## Dataset content
····················

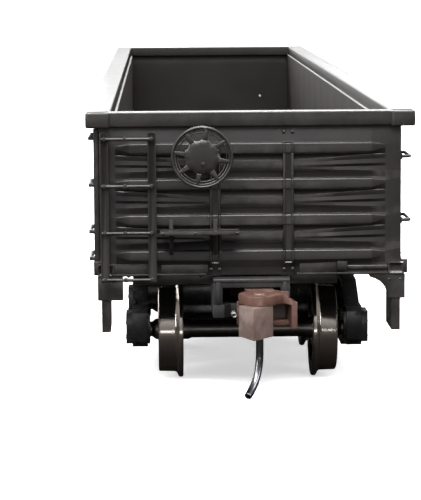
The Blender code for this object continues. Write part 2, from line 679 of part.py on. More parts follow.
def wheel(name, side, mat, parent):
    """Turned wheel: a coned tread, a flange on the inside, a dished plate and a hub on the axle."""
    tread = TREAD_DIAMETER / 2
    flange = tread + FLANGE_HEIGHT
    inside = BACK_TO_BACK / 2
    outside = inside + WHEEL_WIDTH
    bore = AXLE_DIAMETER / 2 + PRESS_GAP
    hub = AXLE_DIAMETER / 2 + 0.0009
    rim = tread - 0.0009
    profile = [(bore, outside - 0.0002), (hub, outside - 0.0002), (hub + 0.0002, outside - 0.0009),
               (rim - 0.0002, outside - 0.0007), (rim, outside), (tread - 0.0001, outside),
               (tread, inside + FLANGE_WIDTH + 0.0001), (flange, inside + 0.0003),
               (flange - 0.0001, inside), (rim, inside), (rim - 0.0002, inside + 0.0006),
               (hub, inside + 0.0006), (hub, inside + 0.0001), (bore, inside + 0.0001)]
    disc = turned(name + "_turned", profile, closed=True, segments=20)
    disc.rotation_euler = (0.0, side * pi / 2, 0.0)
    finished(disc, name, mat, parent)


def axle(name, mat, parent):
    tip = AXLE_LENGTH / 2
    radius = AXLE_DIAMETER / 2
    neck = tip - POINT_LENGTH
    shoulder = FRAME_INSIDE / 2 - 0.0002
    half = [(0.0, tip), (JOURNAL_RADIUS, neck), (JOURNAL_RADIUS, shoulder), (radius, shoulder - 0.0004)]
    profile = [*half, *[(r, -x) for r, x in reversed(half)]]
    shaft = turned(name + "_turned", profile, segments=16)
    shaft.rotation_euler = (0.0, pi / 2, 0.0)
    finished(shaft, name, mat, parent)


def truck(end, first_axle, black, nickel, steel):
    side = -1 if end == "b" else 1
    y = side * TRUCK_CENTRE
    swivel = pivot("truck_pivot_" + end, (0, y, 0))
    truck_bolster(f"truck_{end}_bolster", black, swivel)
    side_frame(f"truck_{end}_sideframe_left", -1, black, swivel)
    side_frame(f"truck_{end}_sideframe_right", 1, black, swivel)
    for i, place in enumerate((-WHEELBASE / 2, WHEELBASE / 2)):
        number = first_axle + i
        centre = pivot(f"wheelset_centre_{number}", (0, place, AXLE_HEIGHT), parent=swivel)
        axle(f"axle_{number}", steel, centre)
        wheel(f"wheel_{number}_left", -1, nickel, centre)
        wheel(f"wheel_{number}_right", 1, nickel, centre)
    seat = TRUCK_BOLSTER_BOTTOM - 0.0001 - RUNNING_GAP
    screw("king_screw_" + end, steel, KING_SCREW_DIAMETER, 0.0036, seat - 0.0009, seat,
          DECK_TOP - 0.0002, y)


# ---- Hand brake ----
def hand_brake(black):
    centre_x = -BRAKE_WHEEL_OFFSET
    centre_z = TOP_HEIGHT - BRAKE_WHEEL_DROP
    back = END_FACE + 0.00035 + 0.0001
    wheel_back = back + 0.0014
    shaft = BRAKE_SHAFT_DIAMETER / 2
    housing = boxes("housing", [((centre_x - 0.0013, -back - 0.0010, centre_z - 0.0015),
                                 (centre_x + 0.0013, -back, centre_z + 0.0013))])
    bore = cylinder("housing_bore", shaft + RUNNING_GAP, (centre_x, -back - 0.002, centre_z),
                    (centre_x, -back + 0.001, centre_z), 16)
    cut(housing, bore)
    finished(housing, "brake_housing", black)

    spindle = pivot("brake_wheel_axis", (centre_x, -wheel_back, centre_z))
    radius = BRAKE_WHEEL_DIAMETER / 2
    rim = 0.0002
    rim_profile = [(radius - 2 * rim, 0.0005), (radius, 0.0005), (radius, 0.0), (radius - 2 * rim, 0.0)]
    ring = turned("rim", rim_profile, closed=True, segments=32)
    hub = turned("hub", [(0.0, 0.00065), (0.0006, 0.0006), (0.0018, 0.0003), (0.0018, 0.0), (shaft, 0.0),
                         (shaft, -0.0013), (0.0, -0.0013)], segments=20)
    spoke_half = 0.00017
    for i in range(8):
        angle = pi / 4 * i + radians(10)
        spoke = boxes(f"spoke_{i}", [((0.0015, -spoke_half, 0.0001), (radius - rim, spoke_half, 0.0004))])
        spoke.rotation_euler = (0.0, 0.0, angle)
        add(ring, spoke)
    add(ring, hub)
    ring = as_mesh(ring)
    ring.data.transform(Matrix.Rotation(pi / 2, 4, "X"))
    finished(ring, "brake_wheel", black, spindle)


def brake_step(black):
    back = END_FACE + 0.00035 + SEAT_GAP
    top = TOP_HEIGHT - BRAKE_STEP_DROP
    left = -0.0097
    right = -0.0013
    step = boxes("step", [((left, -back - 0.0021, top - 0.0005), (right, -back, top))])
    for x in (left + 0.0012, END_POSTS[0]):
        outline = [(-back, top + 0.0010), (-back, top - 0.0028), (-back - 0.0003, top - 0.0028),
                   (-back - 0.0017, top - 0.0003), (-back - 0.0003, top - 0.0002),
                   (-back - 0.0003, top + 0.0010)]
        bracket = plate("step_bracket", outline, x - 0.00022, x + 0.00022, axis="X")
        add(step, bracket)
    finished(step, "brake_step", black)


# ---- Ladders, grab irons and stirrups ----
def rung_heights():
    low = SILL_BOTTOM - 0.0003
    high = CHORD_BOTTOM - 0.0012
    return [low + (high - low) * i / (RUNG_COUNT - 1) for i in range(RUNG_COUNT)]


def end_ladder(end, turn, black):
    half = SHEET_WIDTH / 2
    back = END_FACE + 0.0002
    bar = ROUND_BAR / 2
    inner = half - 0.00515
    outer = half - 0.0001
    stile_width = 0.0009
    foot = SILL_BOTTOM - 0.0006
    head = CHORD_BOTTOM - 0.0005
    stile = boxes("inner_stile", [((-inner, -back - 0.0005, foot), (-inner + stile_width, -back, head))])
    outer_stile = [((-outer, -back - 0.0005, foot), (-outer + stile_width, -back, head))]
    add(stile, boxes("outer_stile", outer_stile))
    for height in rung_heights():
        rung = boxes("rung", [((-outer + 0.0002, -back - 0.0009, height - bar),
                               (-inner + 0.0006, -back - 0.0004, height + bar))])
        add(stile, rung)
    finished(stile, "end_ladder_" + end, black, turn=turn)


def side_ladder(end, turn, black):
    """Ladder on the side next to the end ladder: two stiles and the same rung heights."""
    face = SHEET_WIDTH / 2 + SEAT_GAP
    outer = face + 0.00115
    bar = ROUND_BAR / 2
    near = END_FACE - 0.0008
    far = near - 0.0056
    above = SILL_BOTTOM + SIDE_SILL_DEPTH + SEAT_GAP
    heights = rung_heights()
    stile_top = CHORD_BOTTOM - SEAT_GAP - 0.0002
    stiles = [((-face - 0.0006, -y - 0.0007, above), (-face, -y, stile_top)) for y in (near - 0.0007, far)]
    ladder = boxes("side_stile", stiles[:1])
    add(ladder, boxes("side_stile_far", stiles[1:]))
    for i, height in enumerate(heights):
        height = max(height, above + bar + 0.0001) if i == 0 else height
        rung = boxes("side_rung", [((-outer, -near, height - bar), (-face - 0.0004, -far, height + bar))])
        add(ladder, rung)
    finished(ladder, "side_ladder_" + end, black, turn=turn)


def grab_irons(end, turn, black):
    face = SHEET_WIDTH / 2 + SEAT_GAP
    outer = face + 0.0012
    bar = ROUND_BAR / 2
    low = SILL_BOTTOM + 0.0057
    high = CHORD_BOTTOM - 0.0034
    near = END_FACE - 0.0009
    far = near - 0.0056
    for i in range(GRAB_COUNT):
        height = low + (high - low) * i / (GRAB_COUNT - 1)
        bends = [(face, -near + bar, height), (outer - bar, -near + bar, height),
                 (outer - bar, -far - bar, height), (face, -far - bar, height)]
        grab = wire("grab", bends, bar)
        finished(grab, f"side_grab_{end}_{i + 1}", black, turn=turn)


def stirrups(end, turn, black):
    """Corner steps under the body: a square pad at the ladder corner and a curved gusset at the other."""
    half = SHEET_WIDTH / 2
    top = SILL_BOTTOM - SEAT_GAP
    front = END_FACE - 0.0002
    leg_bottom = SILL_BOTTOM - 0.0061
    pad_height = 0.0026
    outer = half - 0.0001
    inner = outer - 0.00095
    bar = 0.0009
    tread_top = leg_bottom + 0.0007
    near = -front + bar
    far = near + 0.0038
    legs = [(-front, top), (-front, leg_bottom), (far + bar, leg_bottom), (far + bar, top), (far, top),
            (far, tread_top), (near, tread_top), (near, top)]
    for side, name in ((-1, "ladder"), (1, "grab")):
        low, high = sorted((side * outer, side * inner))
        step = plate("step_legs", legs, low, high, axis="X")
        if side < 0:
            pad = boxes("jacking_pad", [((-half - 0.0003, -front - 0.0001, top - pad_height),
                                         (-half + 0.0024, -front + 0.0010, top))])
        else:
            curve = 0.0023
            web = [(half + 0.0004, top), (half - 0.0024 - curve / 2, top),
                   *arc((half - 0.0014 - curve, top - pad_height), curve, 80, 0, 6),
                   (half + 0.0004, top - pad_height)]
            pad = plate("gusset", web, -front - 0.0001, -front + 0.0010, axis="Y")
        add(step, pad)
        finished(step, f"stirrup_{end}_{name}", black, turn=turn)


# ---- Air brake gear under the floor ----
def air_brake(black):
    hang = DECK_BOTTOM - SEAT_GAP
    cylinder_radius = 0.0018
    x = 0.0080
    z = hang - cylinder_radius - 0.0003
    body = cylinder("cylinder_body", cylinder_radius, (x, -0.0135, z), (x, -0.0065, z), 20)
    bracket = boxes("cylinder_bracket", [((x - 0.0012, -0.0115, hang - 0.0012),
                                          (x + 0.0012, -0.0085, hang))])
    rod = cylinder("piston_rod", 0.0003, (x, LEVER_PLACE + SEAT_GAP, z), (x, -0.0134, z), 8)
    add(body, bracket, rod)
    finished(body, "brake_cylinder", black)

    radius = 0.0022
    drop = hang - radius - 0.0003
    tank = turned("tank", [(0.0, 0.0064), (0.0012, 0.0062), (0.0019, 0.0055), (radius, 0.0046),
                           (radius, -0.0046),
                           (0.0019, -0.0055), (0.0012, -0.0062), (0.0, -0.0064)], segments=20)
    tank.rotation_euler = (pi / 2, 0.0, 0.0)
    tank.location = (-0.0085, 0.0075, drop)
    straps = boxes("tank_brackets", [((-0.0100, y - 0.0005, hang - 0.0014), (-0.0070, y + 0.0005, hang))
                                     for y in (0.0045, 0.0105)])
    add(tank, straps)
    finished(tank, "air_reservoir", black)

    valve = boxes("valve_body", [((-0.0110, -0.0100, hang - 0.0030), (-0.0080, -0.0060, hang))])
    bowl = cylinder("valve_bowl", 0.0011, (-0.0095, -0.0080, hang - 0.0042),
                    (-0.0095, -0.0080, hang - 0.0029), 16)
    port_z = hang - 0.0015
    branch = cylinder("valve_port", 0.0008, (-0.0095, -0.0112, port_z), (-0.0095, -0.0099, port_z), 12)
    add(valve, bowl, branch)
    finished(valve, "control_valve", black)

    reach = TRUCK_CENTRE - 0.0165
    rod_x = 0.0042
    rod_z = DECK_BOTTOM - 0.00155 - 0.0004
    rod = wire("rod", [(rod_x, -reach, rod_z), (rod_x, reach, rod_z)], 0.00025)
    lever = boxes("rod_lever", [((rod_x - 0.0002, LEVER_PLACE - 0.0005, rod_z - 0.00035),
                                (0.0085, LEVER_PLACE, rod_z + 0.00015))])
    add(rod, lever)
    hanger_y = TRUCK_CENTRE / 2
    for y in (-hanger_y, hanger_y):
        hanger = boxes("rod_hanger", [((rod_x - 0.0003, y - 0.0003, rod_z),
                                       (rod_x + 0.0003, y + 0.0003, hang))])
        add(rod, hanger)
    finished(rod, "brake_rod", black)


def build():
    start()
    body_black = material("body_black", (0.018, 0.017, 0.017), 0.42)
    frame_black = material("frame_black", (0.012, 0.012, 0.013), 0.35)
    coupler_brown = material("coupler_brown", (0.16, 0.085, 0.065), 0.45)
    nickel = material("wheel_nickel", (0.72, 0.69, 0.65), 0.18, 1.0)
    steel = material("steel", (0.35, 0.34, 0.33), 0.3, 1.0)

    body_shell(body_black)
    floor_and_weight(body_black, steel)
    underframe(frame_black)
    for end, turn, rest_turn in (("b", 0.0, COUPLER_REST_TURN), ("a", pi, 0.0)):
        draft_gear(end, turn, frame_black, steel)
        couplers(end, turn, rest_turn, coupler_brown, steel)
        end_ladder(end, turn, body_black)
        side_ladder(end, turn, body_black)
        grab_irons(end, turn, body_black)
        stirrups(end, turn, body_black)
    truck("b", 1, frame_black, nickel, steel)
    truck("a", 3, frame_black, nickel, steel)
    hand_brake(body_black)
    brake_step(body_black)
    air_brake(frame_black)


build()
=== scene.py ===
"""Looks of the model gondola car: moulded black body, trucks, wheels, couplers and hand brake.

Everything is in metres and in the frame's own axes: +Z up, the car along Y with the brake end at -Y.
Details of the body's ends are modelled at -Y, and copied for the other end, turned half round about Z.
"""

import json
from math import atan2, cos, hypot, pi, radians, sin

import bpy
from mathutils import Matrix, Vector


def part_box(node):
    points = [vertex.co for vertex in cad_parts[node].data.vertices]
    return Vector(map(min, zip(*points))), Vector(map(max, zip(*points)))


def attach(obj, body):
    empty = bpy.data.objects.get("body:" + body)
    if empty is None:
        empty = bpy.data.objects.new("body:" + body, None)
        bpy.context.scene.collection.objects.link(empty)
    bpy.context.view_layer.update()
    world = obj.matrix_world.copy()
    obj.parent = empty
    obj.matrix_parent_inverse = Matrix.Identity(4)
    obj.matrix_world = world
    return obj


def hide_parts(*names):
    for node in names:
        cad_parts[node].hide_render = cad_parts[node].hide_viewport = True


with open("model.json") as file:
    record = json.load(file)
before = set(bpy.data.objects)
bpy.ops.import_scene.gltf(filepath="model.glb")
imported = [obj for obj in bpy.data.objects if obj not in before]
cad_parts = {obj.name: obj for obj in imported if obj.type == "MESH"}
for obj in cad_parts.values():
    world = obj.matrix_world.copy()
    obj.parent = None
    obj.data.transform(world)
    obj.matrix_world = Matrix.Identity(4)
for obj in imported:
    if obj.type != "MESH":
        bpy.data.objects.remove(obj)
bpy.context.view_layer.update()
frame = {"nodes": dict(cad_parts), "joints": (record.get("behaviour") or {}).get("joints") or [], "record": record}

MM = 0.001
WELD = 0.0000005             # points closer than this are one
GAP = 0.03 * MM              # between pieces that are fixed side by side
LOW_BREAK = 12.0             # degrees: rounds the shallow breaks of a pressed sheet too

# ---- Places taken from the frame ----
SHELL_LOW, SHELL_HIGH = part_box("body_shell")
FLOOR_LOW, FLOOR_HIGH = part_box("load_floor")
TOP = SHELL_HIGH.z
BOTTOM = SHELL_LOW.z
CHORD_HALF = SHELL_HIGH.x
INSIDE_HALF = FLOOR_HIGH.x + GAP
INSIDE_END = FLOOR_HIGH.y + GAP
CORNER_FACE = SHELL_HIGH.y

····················

## Direction
Quote only the lines running from the line that holds "record = json.load(file)" to the line that holds "LOW_BREAK = 12.0", both ends included.

## Output
    record = json.load(file)
before = set(bpy.data.objects)
bpy.ops.import_scene.gltf(filepath="model.glb")
imported = [obj for obj in bpy.data.objects if obj not in before]
cad_parts = {obj.name: obj for obj in imported if obj.type == "MESH"}
for obj in cad_parts.values():
    world = obj.matrix_world.copy()
    obj.parent = None
    obj.data.transform(world)
    obj.matrix_world = Matrix.Identity(4)
for obj in imported:
    if obj.type != "MESH":
        bpy.data.objects.remove(obj)
bpy.context.view_layer.update()
frame = {"nodes": dict(cad_parts), "joints": (record.get("behaviour") or {}).get("joints") or [], "record": record}

MM = 0.001
WELD = 0.0000005             # points closer than this are one
GAP = 0.03 * MM              # between pieces that are fixed side by side
LOW_BREAK = 12.0             # degrees: rounds the shallow breaks of a pressed sheet too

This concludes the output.